En mi departamento tapizado de plantas me encanta preparar la comida entre el abundante follaje, pues me da la sensación de “acampar” al interior. Incluso en los meses invernales en el frío noreste, cuando todo al exterior parece gris y austero, la mayoría de mis plantas de interior aún exhiben mucha energía y vida —incluso ostentan alguna que otra flor clandestina, lo cual siempre es un regalo. El invierno pasado, mi Kleinia fulgens , también conocida como senecio coral o kleinia escarlata, me sorprendió gratamente con copiosos pompones color carmín, un contraste deslumbrantemente hermoso contra sus hojas de tenues tonos grises y verdes, y las ventanas congeladas detrás de ella. Una vez que empiezas tu travesía con las plantas, te das cuenta de que esta afirmación entre botón y flor te ayuda a saborear la relación de largo plazo que estableces con tu planta, sobre todo después de meses de darle una dosis diaria de cuidado, amor y atención.

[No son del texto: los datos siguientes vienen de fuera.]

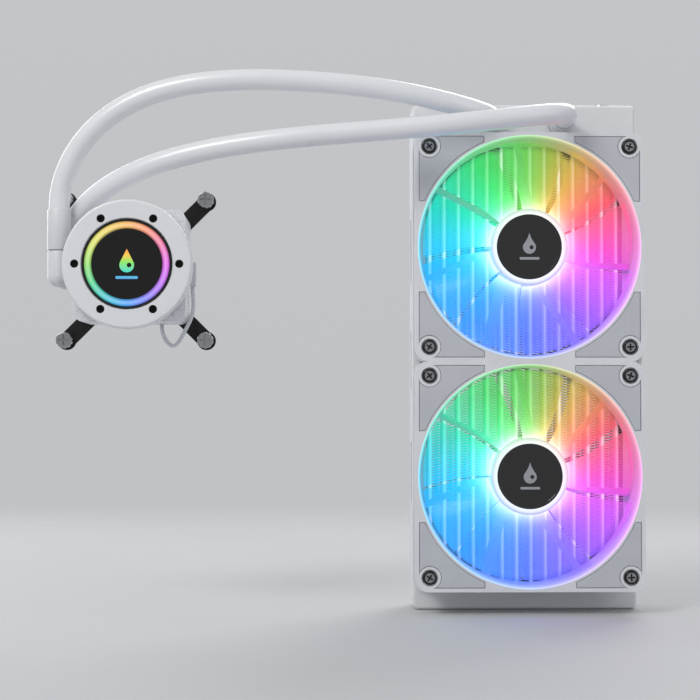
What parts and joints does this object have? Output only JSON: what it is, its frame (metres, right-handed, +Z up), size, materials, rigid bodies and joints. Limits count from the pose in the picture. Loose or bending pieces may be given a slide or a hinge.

Hablando de cuidado, amor y atención, mis padres pasaban mucho tiempo en el jardín; limpiando las malas hierbas, recolectando las calabacitas o cortando los espárragos o el ajo, dos plantas que parecían extenderse de forma espontánea una vez establecidas. Al ver a mis padres me daba la impresión de que había muchas cosas por hacer, pero no era un trabajo oneroso. En todo caso, pasar tiempo en el jardín y comer los frutos de nuestra labor durante la cena era lo más natural. De hecho, todo el proceso parecía ser de lo más placentero. Ensuciarse las manos de tierra era una forma de vida y había mucho que saborear en esos rituales sin adornos.